There's a built in expectation that a certain number of people will redeem the mortgages early - either because they're selling their homes or because they can refinance at a lower rate. As interest rates rise, there's less propensity to refinance, and you wind up stuck with lower paying bonds that people aren't redeeming as fast as you expected. That makes them longer term and thus further depresses their prices.
There can be economic conditions (e.g. a shrinking job market) that might dissuade people from moving (and thus paying off their mortgages). This too means that the bonds effectively become longer term, which causes their price to drop.
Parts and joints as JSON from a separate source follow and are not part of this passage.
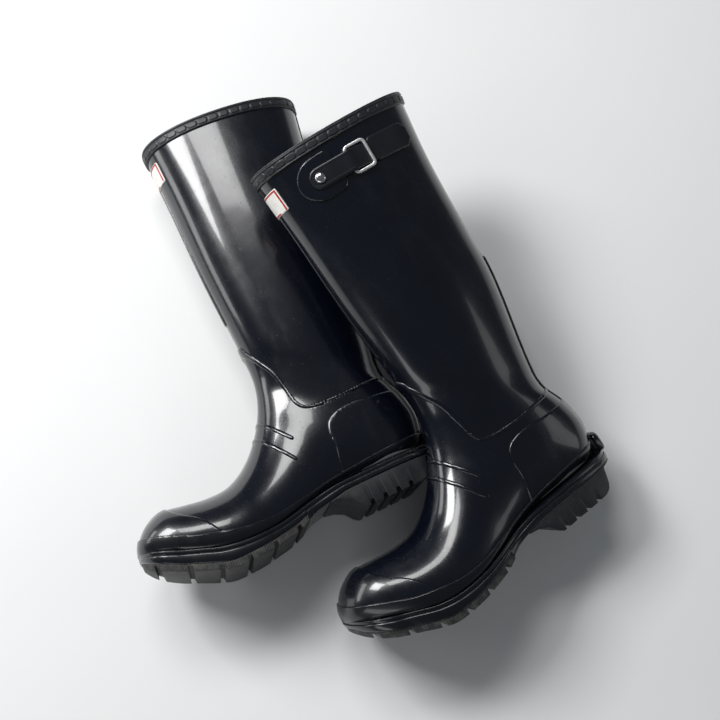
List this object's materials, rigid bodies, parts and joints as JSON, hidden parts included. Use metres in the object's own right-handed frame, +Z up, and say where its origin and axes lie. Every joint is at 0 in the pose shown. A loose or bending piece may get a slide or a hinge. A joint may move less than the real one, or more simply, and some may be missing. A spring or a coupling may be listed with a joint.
{
  "type": "rubber boots",
  "caption": "Tall black rubber boots, one lying across the other, each with a gusset strap, a wire buckle frame and a lugged sole.",
  "frame": {"origin": "on the floor, under the middle of the box round the pair as it lies", "axes": "+Y along the right boot's leg, from its sole to its top; -X to the right boot's toe; +Z up from the floor"},
  "size_m": [0.4258, 0.5366, 0.1904],
  "materials": {
    "gloss_rubber": "gloss",
    "strap_rubber": "satin",
    "binding_rubber": "matte, embossed",
    "sole_rubber": "matte",
    "knit_lining": "knitted",
    "insole_felt": "felt",
    "filler_board": "pressed fibre",
    "shank_steel": "brushed",
    "label_plastic": "satin",
    "nickel": "satin nickel plate"
  },
  "bodies": {
    "right_boot": {"right_leg_shell": "gloss_rubber", "right_foot_shell": "gloss_rubber", "right_lining": "knit_lining", "right_toe_cap": "gloss_rubber", "right_heel_counter": "gloss_rubber", "right_foxing_band": "gloss_rubber", "right_front_strip": "gloss_rubber", "right_back_strip_upper": "gloss_rubber", "right_back_strip_lower": "gloss_rubber", "right_instep_ridge_upper": "gloss_rubber", "right_instep_ridge_lower": "gloss_rubber", "right_top_binding": "binding_rubber", "right_front_label": "label_plastic", "right_outsole": "sole_rubber", "right_heel_block": "sole_rubber", "right_heel_spur": "sole_rubber", "right_insole": "insole_felt", "right_midsole_filler": "filler_board", "right_shank": "shank_steel", "right_strap_patch": "gloss_rubber", "right_strap": "strap_rubber", "right_strap_stud": "nickel"},
    "left_boot": {"left_leg_shell": "gloss_rubber", "left_foot_shell": "gloss_rubber", "left_lining": "knit_lining", "left_toe_cap": "gloss_rubber", "left_heel_counter": "gloss_rubber", "left_foxing_band": "gloss_rubber", "left_front_strip": "gloss_rubber", "left_back_strip_upper": "gloss_rubber", "left_back_strip_lower": "gloss_rubber", "left_instep_ridge_upper": "gloss_rubber", "left_instep_ridge_lower": "gloss_rubber", "left_top_binding": "binding_rubber", "left_front_label": "label_plastic", "left_outsole": "sole_rubber", "left_heel_block": "sole_rubber", "left_heel_spur": "sole_rubber", "left_insole": "insole_felt", "left_midsole_filler": "filler_board", "left_shank": "shank_steel", "left_strap_patch": "gloss_rubber", "left_strap": "strap_rubber", "left_strap_stud": "nickel"},
    "right_buckle": {"right_buckle_frame": "nickel"},
    "left_buckle": {"left_buckle_frame": "nickel"}
  },
  "joints": [
    {"name": "left_boot_lift", "type": "slide", "parent": "right_boot", "child": "left_boot", "axis": [0, 0, 1], "range_m": [0, 0.2]},
    {"name": "right_buckle_swing", "type": "hinge", "parent": "right_boot", "child": "right_buckle", "pos_m": [0.00841, 0.2297, 0.00582], "axis": [0.0673, 0.9977, 0.0097], "range_deg": [0, 120]},
    {"name": "left_buckle_swing", "type": "hinge", "parent": "left_boot", "child": "left_buckle", "pos_m": [0.10036, 0.11721, 0.18028], "axis": [0.0972, -0.9562, -0.2761], "range_deg": [0, 120]}
  ]
}
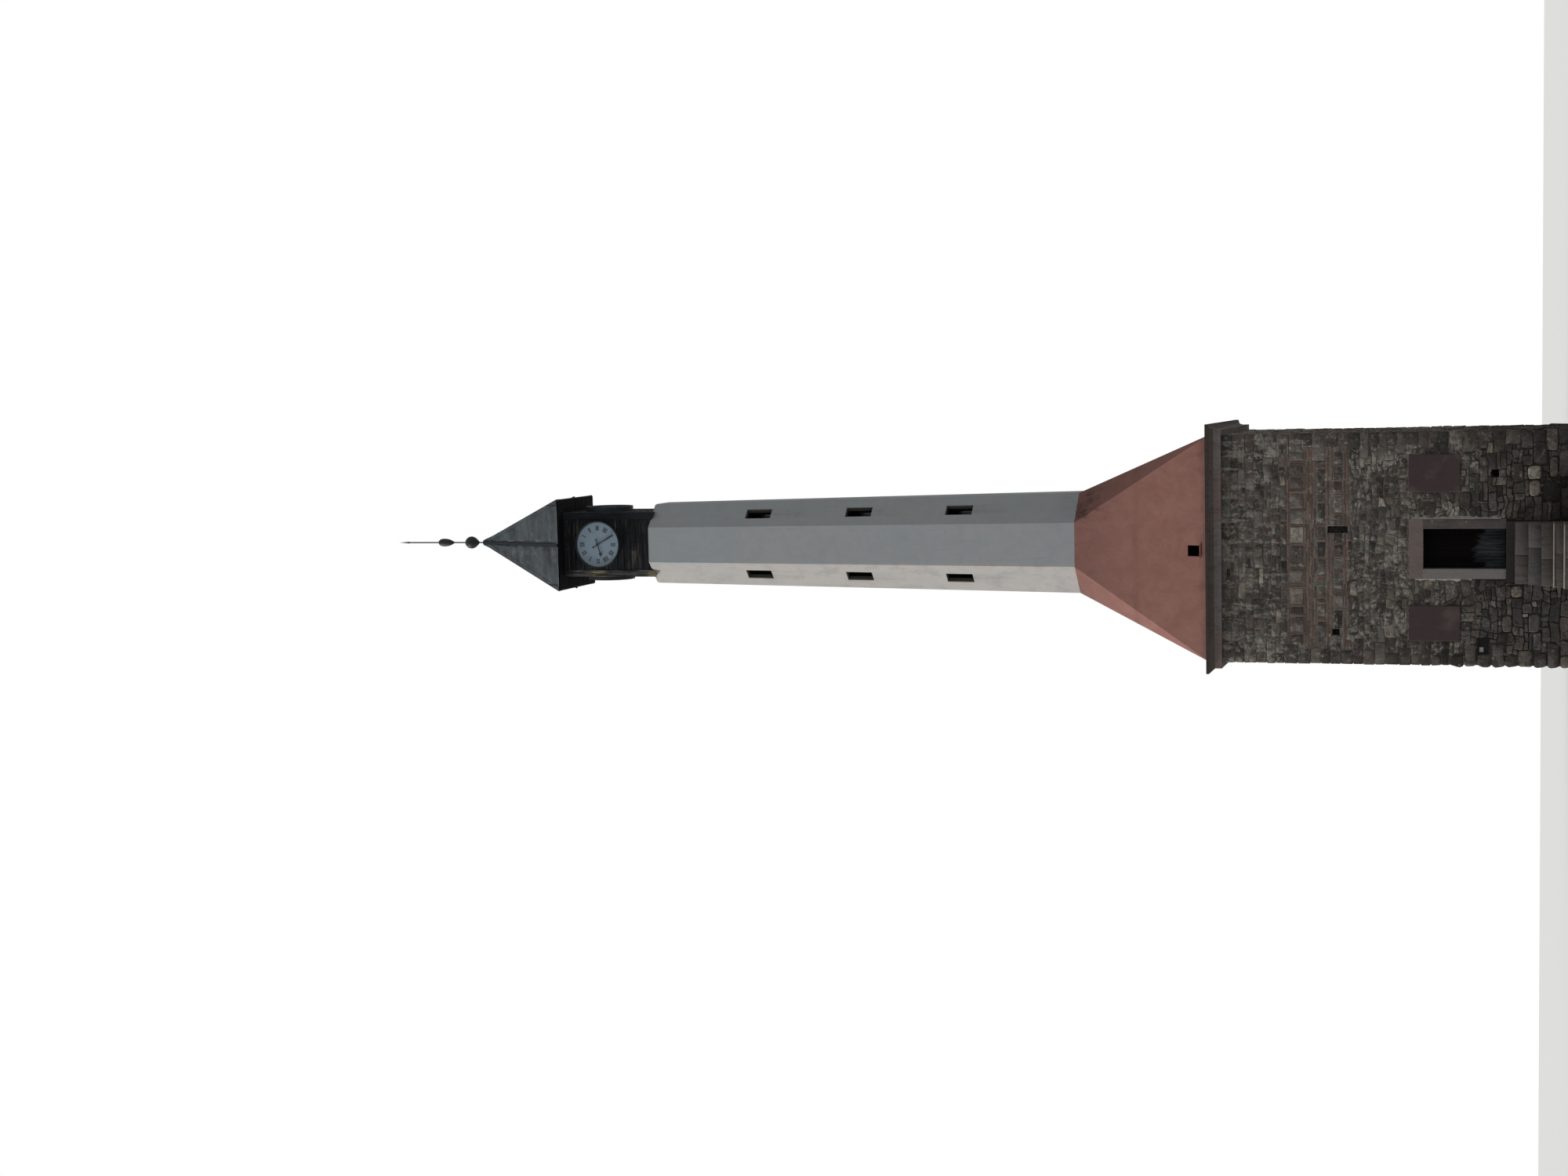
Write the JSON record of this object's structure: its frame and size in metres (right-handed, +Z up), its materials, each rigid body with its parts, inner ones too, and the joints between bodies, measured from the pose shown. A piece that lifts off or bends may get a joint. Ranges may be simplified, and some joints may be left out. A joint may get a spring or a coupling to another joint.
{
  "type": "clock tower",
  "caption": "Stone-footed clock tower with a red pyramid, a pale eight-sided shaft, a timber clock cabin and a steep sheet-metal roof with a finial.",
  "frame": {"origin": "middle of the tower's square foot, at ground level", "axes": "+X to the right seen from the door side, +Y away from the door side, +Z up"},
  "size_m": [5.516, 6.798, 28.9],
  "materials": {
    "foot_masonry": "rubble and brickwork in lime mortar",
    "floor_stone": "worn paving on rubble fill",
    "frame_stone": "dressed stone, weathered",
    "step_stone": "worn dressed stone",
    "plaque_stone": "polished red granite, bare",
    "door_wood": "dark weathered planks",
    "door_iron": "blackened forged iron",
    "cornice_stone": "dressed stone, weathered",
    "cap_stone": "dark weathered capping",
    "red_render": "red lime render, stained",
    "grey_render": "pale grey lime render",
    "cabin_timber": "old dark timber, weathered edges",
    "cabin_boards": "old dark boards",
    "case_metal": "grey painted sheet",
    "dial_enamel": "pale blue-grey enamel",
    "hand_metal": "dark paint",
    "roof_sheet": "weathered grey-green sheet",
    "roof_strip": "dark folded sheet",
    "finial_metal": "dark weathered metal"
  },
  "bodies": {
    "tower": {"back_wall": "foot_masonry", "cabin_boarding": "cabin_boards", "cabin_plates": "cabin_timber", "cabin_posts": "cabin_timber", "cabin_sills": "cabin_timber", "cornice_back": "cornice_stone", "cornice_cap": "cap_stone", "cornice_front": "cornice_stone", "cornice_left": "cornice_stone", "cornice_right": "cornice_stone", "dial_cases": "case_metal", "dial_faces": "dial_enamel", "door_jambs": "frame_stone", "door_lintel": "frame_stone", "door_pintles": "door_iron", "door_threshold": "frame_stone", "finial": "finial_metal", "front_wall_left": "foot_masonry", "front_wall_over_door": "foot_masonry", "front_wall_right": "foot_masonry", "front_wall_under_door": "foot_masonry", "ground_floor": "floor_stone", "hatch_sill": "frame_stone", "left_wall": "foot_masonry", "plaques": "plaque_stone", "pyramid_back": "red_render", "pyramid_front": "red_render", "pyramid_left": "red_render", "pyramid_right": "red_render", "right_wall": "foot_masonry", "roof_slopes": "roof_sheet", "roof_soffit": "cabin_boards", "roof_strips": "roof_strip", "shaft_back": "grey_render", "shaft_back_left": "grey_render", "shaft_back_right": "grey_render", "shaft_deck": "cabin_timber", "shaft_front": "grey_render", "shaft_front_left": "grey_render", "shaft_front_right": "grey_render", "shaft_left": "grey_render", "shaft_right": "grey_render", "step_1": "step_stone", "step_2": "step_stone", "step_3": "step_stone", "step_4": "step_stone", "step_5": "step_stone"},
    "door": {"door_leaf": "door_wood"},
    "minute_front": {"minute_hand_front": "hand_metal"},
    "hour_front": {"hour_hand_front": "hand_metal"},
    "minute_right": {"minute_hand_right": "hand_metal"},
    "hour_right": {"hour_hand_right": "hand_metal"},
    "minute_back": {"minute_hand_back": "hand_metal"},
    "hour_back": {"hour_hand_back": "hand_metal"},
    "minute_left": {"minute_hand_left": "hand_metal"},
    "hour_left": {"hour_hand_left": "hand_metal"}
  },
  "joints": [
    {"name": "door_hinge", "type": "hinge", "parent": "tower", "child": "door", "pos_m": [0.501, -2.16, 2.18], "axis": [0, 0, -1], "range_deg": [0, 95]},
    {"name": "minute_front_turn", "type": "hinge", "parent": "tower", "child": "minute_front", "pos_m": [0, -0.85, 22.92], "axis": [0, 1, 0], "continuous": true},
    {"name": "hour_front_turn", "type": "hinge", "parent": "tower", "child": "hour_front", "pos_m": [0, -0.85, 22.92], "axis": [0, 1, 0], "continuous": true},
    {"name": "minute_right_turn", "type": "hinge", "parent": "tower", "child": "minute_right", "pos_m": [0.85, 0, 22.92], "axis": [-1, 0, 0], "continuous": true},
    {"name": "hour_right_turn", "type": "hinge", "parent": "tower", "child": "hour_right", "pos_m": [0.85, 0, 22.92], "axis": [-1, 0, 0], "continuous": true},
    {"name": "minute_back_turn", "type": "hinge", "parent": "tower", "child": "minute_back", "pos_m": [0, 0.85, 22.92], "axis": [0, -1, 0], "continuous": true},
    {"name": "hour_back_turn", "type": "hinge", "parent": "tower", "child": "hour_back", "pos_m": [0, 0.85, 22.92], "axis": [0, -1, 0], "continuous": true},
    {"name": "minute_left_turn", "type": "hinge", "parent": "tower", "child": "minute_left", "pos_m": [-0.85, 0, 22.92], "axis": [1, 0, 0], "continuous": true},
    {"name": "hour_left_turn", "type": "hinge", "parent": "tower", "child": "hour_left", "pos_m": [-0.85, 0, 22.92], "axis": [1, 0, 0], "continuous": true}
  ],
  "couplings": [
    {"joint": "hour_front_turn", "follows": "minute_front_turn", "ratio": 0.083333},
    {"joint": "minute_right_turn", "follows": "minute_front_turn", "ratio": 1},
    {"joint": "hour_right_turn", "follows": "minute_front_turn", "ratio": 0.083333},
    {"joint": "minute_back_turn", "follows": "minute_front_turn", "ratio": 1},
    {"joint": "hour_back_turn", "follows": "minute_front_turn", "ratio": 0.083333},
    {"joint": "minute_left_turn", "follows": "minute_front_turn", "ratio": 1},
    {"joint": "hour_left_turn", "follows": "minute_front_turn", "ratio": 0.083333}
  ]
}
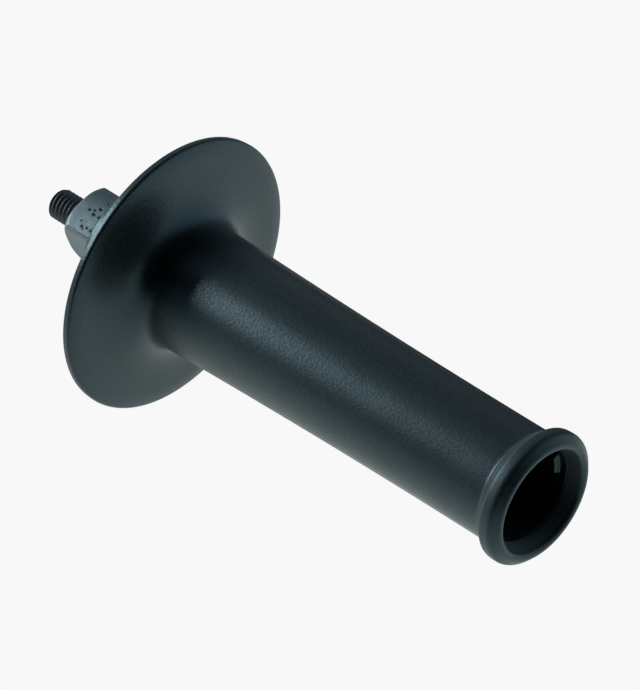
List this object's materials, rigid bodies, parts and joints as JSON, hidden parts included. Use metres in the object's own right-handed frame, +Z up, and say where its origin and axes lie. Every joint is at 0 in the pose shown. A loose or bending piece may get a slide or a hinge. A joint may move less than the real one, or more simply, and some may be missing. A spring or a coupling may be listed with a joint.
{
  "type": "power tool side handle",
  "caption": "Moulded side handle for a power tool: hollow round grip with a hand guard disc, a beaded open end and a threaded stud in a square metal insert.",
  "frame": {"origin": "centre of the insert's end face, where the threaded stud leaves it", "axes": "+X along the handle's axis from the stud to the open end, +Z up as in the picture"},
  "size_m": [0.1603, 0.072, 0.072],
  "materials": {
    "moulded_plastic": "satin black moulding with a fine eroded grain",
    "cast_insert": "pale grey die-cast metal with small pits",
    "stud_steel": "dark oiled steel thread"
  },
  "bodies": {
    "root": {"handle_body": "moulded_plastic", "square_insert": "cast_insert", "threaded_stud": "stud_steel"}
  },
  "joints": []
}
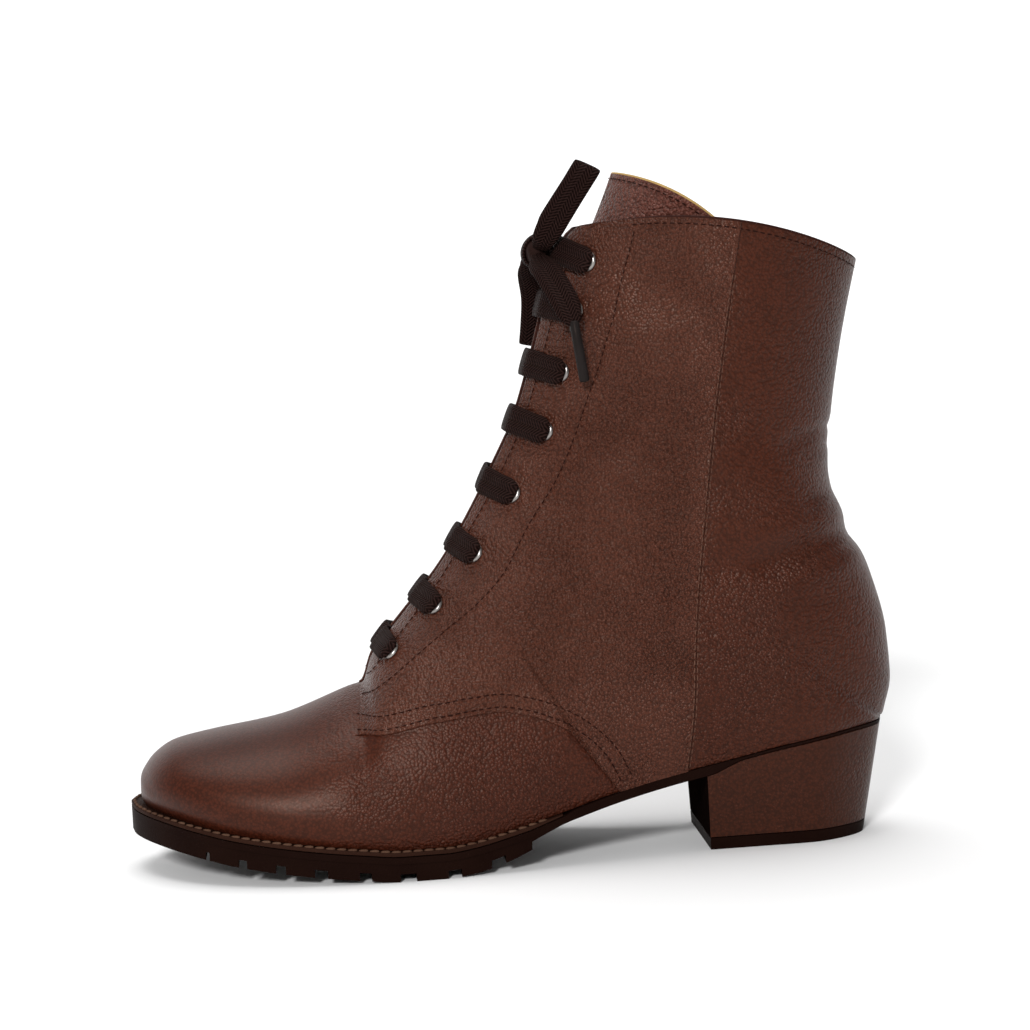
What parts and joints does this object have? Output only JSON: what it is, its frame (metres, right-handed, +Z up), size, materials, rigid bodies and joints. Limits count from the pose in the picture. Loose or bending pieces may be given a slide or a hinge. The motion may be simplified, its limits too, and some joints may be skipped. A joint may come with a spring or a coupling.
{
  "type": "lace up ankle boot",
  "caption": "Lace up ankle boot with a plain rounded toe, closed vamp, facings laced over a wide tongue, covered block heel and lugged sole.",
  "frame": {"origin": "on the floor, under the middle of the boot as seen from above", "axes": "+X to the toe, +Y to the outer side of the foot, +Z up"},
  "size_m": [0.279, 0.0982, 0.2466],
  "materials": {
    "sole_rubber": "moulded near-black brown rubber",
    "midsole_brown": "stitched greyish brown runner",
    "heel_leather": "brown leather over a block heel",
    "top_piece_rubber": "black rubber lift",
    "brown_leather": "pebbled brown leather, soft gloss",
    "insole_tan": "tan sock",
    "tongue_leather": "pebbled brown leather, tan lining",
    "eyelet_metal": "polished metal",
    "lace_cord": "flat woven black-brown lace",
    "aglet_plastic": "dark shrunk tip"
  },
  "bodies": {
    "root": {"outsole": "sole_rubber", "midsole": "midsole_brown", "heel_block": "heel_leather", "top_piece": "top_piece_rubber", "upper": "brown_leather", "insole": "insole_tan", "tongue": "tongue_leather", "eyelet_out_1": "eyelet_metal", "eyelet_out_2": "eyelet_metal", "eyelet_out_3": "eyelet_metal", "eyelet_out_4": "eyelet_metal", "eyelet_out_5": "eyelet_metal", "eyelet_out_6": "eyelet_metal", "eyelet_out_7": "eyelet_metal", "eyelet_out_8": "eyelet_metal", "eyelet_in_1": "eyelet_metal", "eyelet_in_2": "eyelet_metal", "eyelet_in_3": "eyelet_metal", "eyelet_in_4": "eyelet_metal", "eyelet_in_5": "eyelet_metal", "eyelet_in_6": "eyelet_metal", "eyelet_in_7": "eyelet_metal", "eyelet_in_8": "eyelet_metal", "lace_bar_1": "lace_cord", "lace_bar_2": "lace_cord", "lace_bar_3": "lace_cord", "lace_bar_4": "lace_cord", "lace_bar_5": "lace_cord", "lace_bar_6": "lace_cord", "lace_bar_7": "lace_cord", "lace_bar_8": "lace_cord", "lace_knot": "lace_cord", "lace_loop_up": "lace_cord", "lace_loop_down": "lace_cord", "lace_tail_out": "lace_cord", "lace_tail_in": "lace_cord", "aglet_out": "aglet_plastic", "aglet_in": "aglet_plastic"}
  },
  "joints": []
}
Or people may not refinance when interest rates drop because they're underwater and are unable to. That would be positive for bond prices, as you get to hold onto bonds with above market yields.
Then there are behavioral factors as well. Just because it makes economic sense for someone to refinance doesn't mean they will. People are not entirely rational.
Add it all up and there are lots of factors that can trigger a rapid movement of MBS prices. You don't see this effect often (hence the funds aren't extremely volatile), but the risk is always there.